Para justificar as mortes nas fotografias tiradas pelas forças especiais locais, os oficiais do SAS e do SBS colocavam armas ao lado dos corpos. Alguns transportavam consigo espingardas AK-47, por serem mais fáceis de colocar junto aos mortos. De acordo com umas das testemunhas, os agentes falsificavam os relatórios pós-operacionais para evitar o escrutínio dos crimes realizados pelo grupo de combate no terreno.
“Sabíamos como redigir os relatórios de incidentes graves para que não fossem encaminhados para a polícia militar”, afirmou um dos veteranos das forças especiais. Alguns relatórios expunham que os civis tinham sido mortos sem intenção durante um tiroteio, mas as fotografias mostravam os homens estendidos no chão com vários tiros na cabeça. Perante a falsificação destes documentos, as operações realizadas pelo exército do Reino Unido eram motivo de grande preocupação para os comandantes e funcionários do governo afegão.
O número de mortes e crimes ocorridos eram do conhecimento de toda a estrutura de comando das Forças Especiais britânicas, pelo que, dentro da equipa, todos estavam a par das ocorrências e “havia uma aprovação implícita do que estava a acontecer”.

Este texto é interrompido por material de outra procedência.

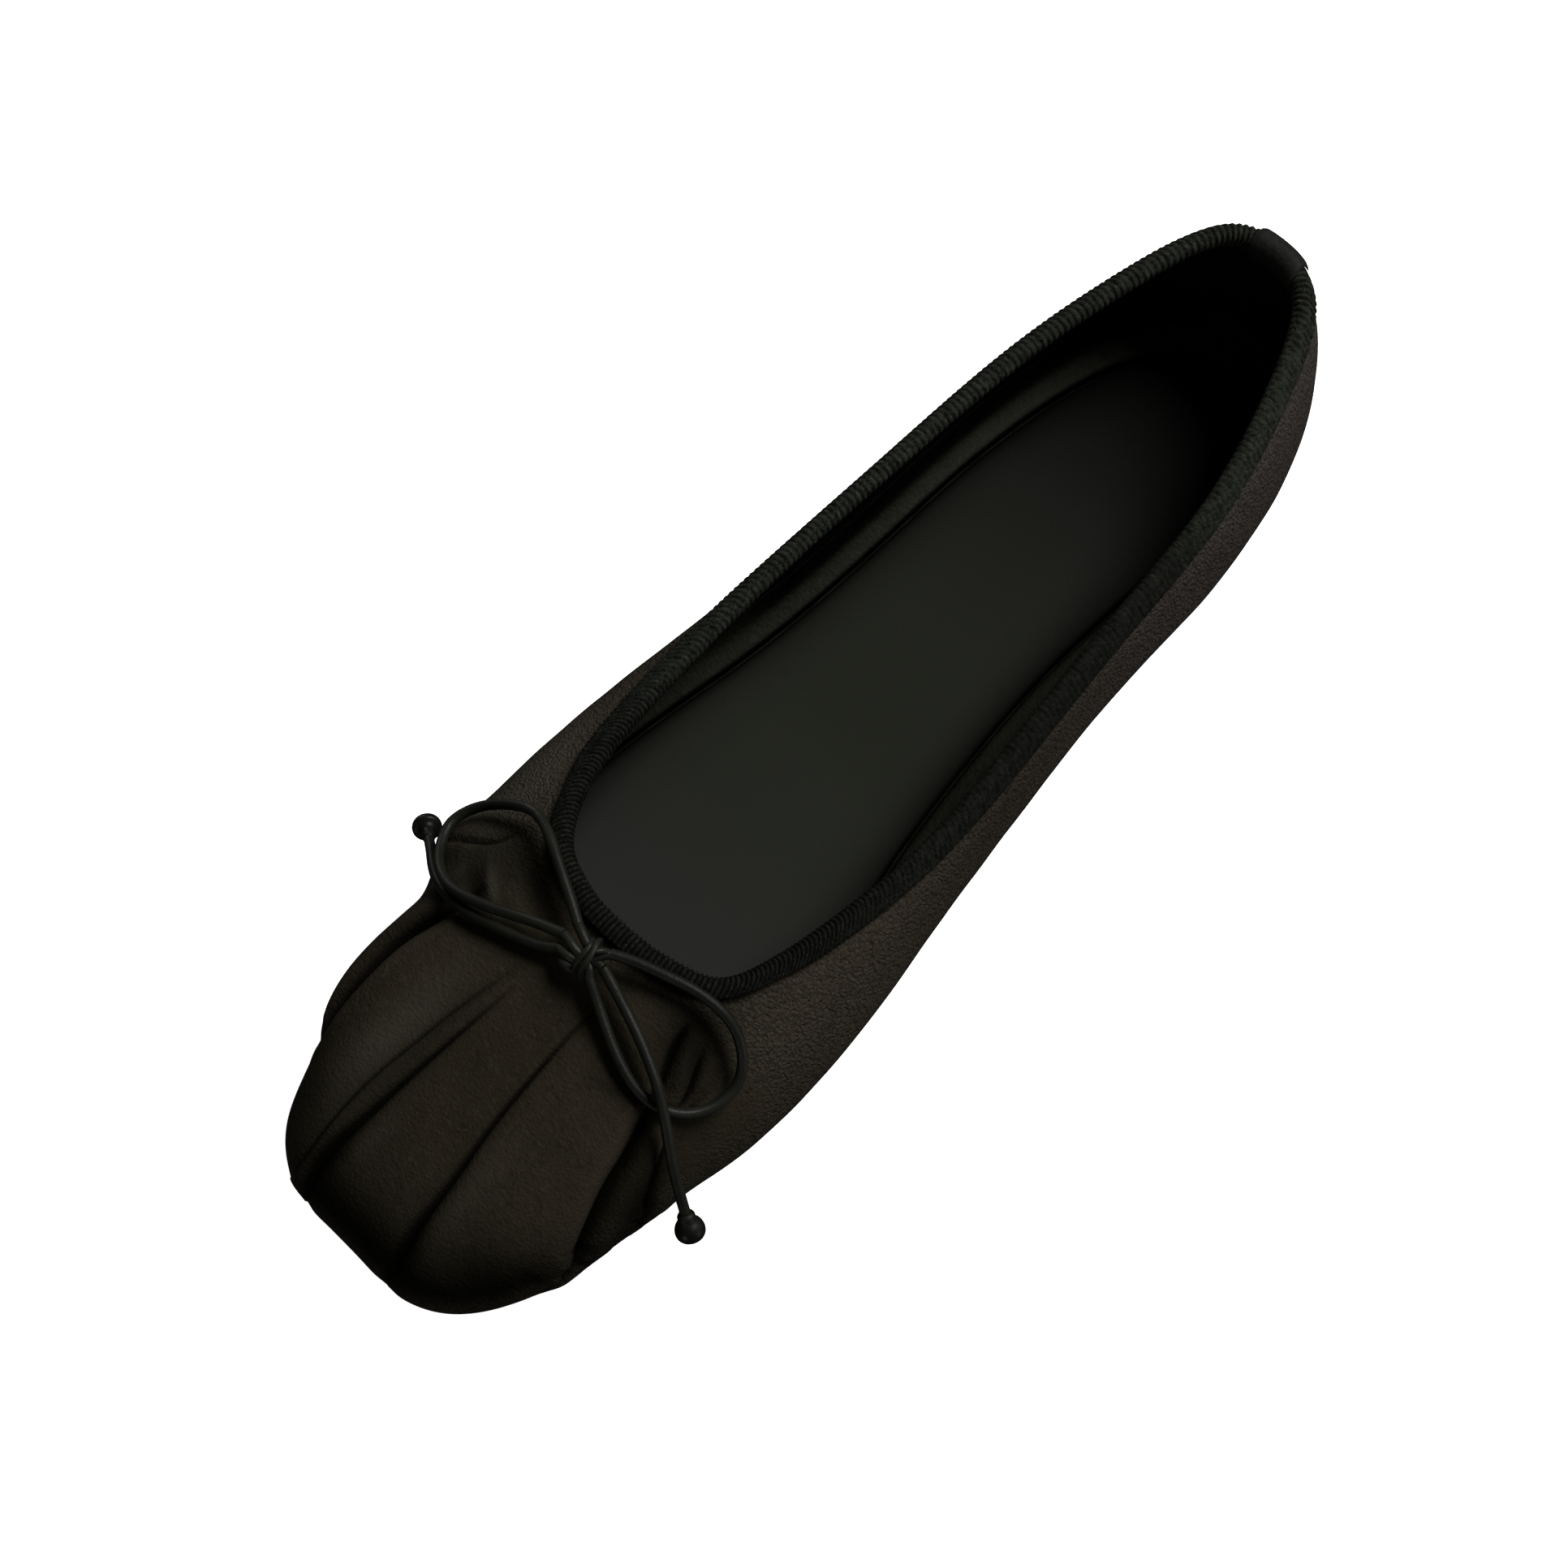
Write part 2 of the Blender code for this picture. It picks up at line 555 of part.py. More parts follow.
def add_heel(shell, finish):
    """A low block under the seat, its sides a little tapered and its front face hollowed."""
    edge, inward = shell[2:]
    seat = [i for i in range(COLUMNS_PER_SIDE) if edge[i, 1] < HEEL_BREAST - HEEL_BREAST_HOLLOW]
    order = [len(edge) - i for i in reversed(seat[1:])] + seat
    rings = []
    for inset, height in ((HEEL_TAPER, 0.0), (0.0, HEEL_LIFT - CLEARANCE)):
        wall = outline(edge, inward, inset, 0.0)[order]
        ends = wall[[-1, 0]]
        steps = np.linspace(0.0, 1.0, 9)
        breast = ends[0] + (ends[1] - ends[0]) * steps[:, None]
        breast[:, 1] = HEEL_BREAST - HEEL_BREAST_HOLLOW * np.sin(math.pi * steps)
        ring = np.concatenate([wall, breast])
        ring[:, 2] = height
        rings.append(ring)
    size = len(rings[0])
    faces = bridged(rings, closed_across=False) + [tuple(range(size)), tuple(range(size, 2 * size))]
    return add_solid("heel", np.concatenate(rings), faces, finish)


def smooth_path(points, step):
    """Points at even steps along a smooth curve through the given points."""
    reach = np.concatenate([[0.0], np.cumsum(np.linalg.norm(np.diff(points, axis=0), axis=1))])
    fine = spline(reach, points, np.linspace(0.0, reach[-1], 400), closed=False)
    run = np.concatenate([[0.0], np.cumsum(np.linalg.norm(np.diff(fine, axis=0), axis=1))])
    count = max(4, round(run[-1] / step) + 1)
    return np.stack([np.interp(np.linspace(0.0, run[-1], count), run, fine[:, i]) for i in range(3)], axis=1)


def route(name):
    """The smooth path of one of the bow's cords, in half width, station and height."""
    rows = np.array([[dict(zip(ROUTE_COLUMNS, row))[key] for key in ROUTE_COLUMNS] for row in ROUTES[name]])
    points = rows * [BOW_REACH, BOW_REACH, THROAT_HEIGHT] + [KNOT_ACROSS, KNOT_STATION, 0.0]
    return smooth_path(points, CORD_STEP)


def add_cord(name, finish):
    path = place(route(name))
    line = bpy.data.curves.new(name, "CURVE")
    line.dimensions = "3D"
    line.bevel_depth = CORD_DIAMETER / 2
    line.bevel_resolution = 2
    line.use_fill_caps = True
    strand = line.splines.new("POLY")
    strand.points.add(len(path) - 1)
    for point, at in zip(strand.points, path):
        point.co = (*at, 1.0)
    line.materials.append(finish)
    made = bpy.data.objects.new(name, line)
    bpy.context.scene.collection.objects.link(made)
    return made


def add_knot(finish):
    """The knot of the bow, a flattened round lump."""
    half = np.array([KNOT_LENGTH, KNOT_WIDTH, KNOT_HEIGHT]) / 2
    centre = np.array([KNOT_ACROSS, KNOT_STATION, KNOT_LEVEL])
    rings = []
    for turn in np.linspace(0.0, math.pi, KNOT_RINGS + 1)[1:-1]:
        around = np.arange(KNOT_SIDES) * 2 * math.pi / KNOT_SIDES
        ring = np.stack([np.full(KNOT_SIDES, math.cos(turn)), math.sin(turn) * np.cos(around),
                         math.sin(turn) * np.sin(around)], axis=1)
        rings.append(centre + ring * half)
    return add_sweep("bow_knot", rings, finish)


def add_tip(name, cord, finish):
    """A turned stopper that follows on from the end of a cord."""
    path = route(cord)
    along = path[-1] - path[-2]
    along /= np.linalg.norm(along)
    aside = np.cross(along, [0.0, 0.0, 1.0])
    aside /= np.linalg.norm(aside)
    over = np.cross(along, aside)
    rings = []
    for share, wide in TIP_PROFILE:
        centre = path[-1] + along * (CLEARANCE + share * TIP_LENGTH)
        turns = np.arange(TIP_SIDES)[:, None] * 2 * math.pi / TIP_SIDES
        rings.append(centre + wide * TIP_WIDTH / 2 * (np.cos(turns) * aside + np.sin(turns) * over))
    return add_sweep(name, rings, finish)


def build():
    for old in list(bpy.data.objects):
        bpy.data.objects.remove(old)
    leather = material("upper_leather", (0.030, 0.024, 0.018), 0.75)
    rubber = material("sole_rubber", (0.020, 0.019, 0.018), 0.6)
    lining = material("lining_leather", (0.024, 0.025, 0.022), 0.7)
    padding = material("footbed_leather", (0.026, 0.027, 0.024), 0.55)
    webbing = material("binding_webbing", (0.018, 0.020, 0.018), 0.8)
    cord = material("cord", (0.020, 0.022, 0.020), 0.6)
    face, edge, inward, ledge = wall_columns()
    shell = (face, outward_normals(face), edge, inward)
    add_upper(shell, leather)
    add_outsole(shell, rubber)
    add_heel(shell, rubber)
    add_insole(shell, lining)
    add_ledge(shell, ledge, lining)
    add_panel(shell, ledge, padding)
    add_binding(shell, webbing)
    add_tape(shell, webbing)
    add_knot(cord)
    for name in ROUTES:
        add_cord(name, cord)
    for name, end in TIPS.items():
        add_tip(name, end, cord)


build()
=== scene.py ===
"""A black ballet flat for the right foot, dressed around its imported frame.

A thin leather upper is gathered into folds at a square toe. A ribbed binding runs round its collar and
is joined at the heel. A drawcord is tied in a bow at the throat. Inside lie a soft ledge and a padded
sock, and underneath a thin sole on a low heel.

Shapes are worked out in the shoe's own measures, in metres: across from the middle line, the medial side
being positive, a station forward from the back of the heel, and a height over the floor.
"""

import math
from collections import namedtuple

import bmesh
import bpy
import numpy as np
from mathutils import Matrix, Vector


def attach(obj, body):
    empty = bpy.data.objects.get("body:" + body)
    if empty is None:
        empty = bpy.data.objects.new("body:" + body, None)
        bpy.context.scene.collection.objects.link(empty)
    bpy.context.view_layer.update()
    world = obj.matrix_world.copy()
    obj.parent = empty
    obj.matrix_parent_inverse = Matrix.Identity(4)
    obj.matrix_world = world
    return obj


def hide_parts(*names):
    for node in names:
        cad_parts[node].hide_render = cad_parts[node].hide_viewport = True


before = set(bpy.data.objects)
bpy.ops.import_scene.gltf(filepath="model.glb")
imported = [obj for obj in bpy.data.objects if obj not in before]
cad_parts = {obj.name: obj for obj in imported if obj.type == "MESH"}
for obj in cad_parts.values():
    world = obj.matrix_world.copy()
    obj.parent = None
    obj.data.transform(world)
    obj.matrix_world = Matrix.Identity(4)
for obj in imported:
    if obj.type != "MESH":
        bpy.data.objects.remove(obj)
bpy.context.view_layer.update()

MM = 0.001

# Sizes of the shoe, as it is cut and lasted
LENGTH = 253.0 * MM
BALL_WIDTH = 82.0 * MM
COLLAR_WIDTH = 59.0 * MM
HEEL_HEIGHT = 53.0 * MM
SIDE_HEIGHT = 33.2 * MM
THROAT_HEIGHT = 43.5 * MM
THROAT_STATION = 184.0 * MM

OUTSOLE_THICKNESS = 2.8 * MM
OUTSOLE_REVEAL = 0.8 * MM
HEEL_LIFT = 7.4 * MM
HEEL_BREAST = 58.0 * MM
HEEL_TAPER = 0.9 * MM
HEEL_BREAST_HOLLOW = 3.5 * MM
SHANK_END = 128.0 * MM
SPRING_START = 202.0 * MM
TOE_SPRING = 3.6 * MM

WALL = 1.5 * MM
LASTING_MARGIN = 7.0 * MM
FEATHER_INSET = 4.0 * MM
BULGE_HEIGHT = 8.0 * MM

CLEARANCE = 0.3 * MM
BINDING_THICKNESS = 0.9 * MM
BINDING_OUTSIDE = 3.2 * MM
BINDING_INSIDE = 4.6 * MM
TAPE_LENGTH = 14.0 * MM
TAPE_THICKNESS = 0.5 * MM
TAPE_OVERLAP = 0.4 * MM
INSOLE_THICKNESS = 1.2 * MM
LEDGE_WIDTH = 3.2 * MM
LEDGE_STEP = 0.9 * MM
LEDGE_RISE = 4.5 * MM
LATERAL_LEDGE_RISE = 2.8 * MM
SOCK_THICKNESS = 1.6 * MM
SOCK_GROOVE = 0.6 * MM

FLOOR = OUTSOLE_THICKNESS + CLEARANCE
INSOLE_BASE = FLOOR + WALL + CLEARANCE
SOCK_BASE = INSOLE_BASE + INSOLE_THICKNESS + CLEARANCE
SOCK_TOP = SOCK_BASE + SOCK_THICKNESS

CORD_DIAMETER = 2.0 * MM
CORD_STEP = 4.6 * MM
BOW_REACH = 45.0 * MM
KNOT_STATION = 190.3 * MM
KNOT_ACROSS = 0.9 * MM
KNOT_LEVEL = 47.0 * MM
TIP_LENGTH = 6.0 * MM
TIP_WIDTH = 5.6 * MM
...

Segundo Rangin Dadfar Spanta, antigo ministro das Relações Exteriores do Afeganistão, durante as visitas ao país, David Cameron foi várias vezes informado sobre estes problemas, incluindo sobre o número de crianças mortas às mãos das forças especiais. Um antigo embaixador dos EUA na NATO defendeu que seria “extremamente invulgar se houvesse uma queixa contra as forças britânicas de que a cadeia de comando britânica não tivesse conhecimento”. No entanto, um porta-voz do antigo primeiro-ministro do Reino Unido contrapôs esta ideia, justificando que “qualquer sugestão de que Lord Cameron tenha sido conivente com o encobrimento de alegações de irregularidades criminais graves é totalmente absurda”.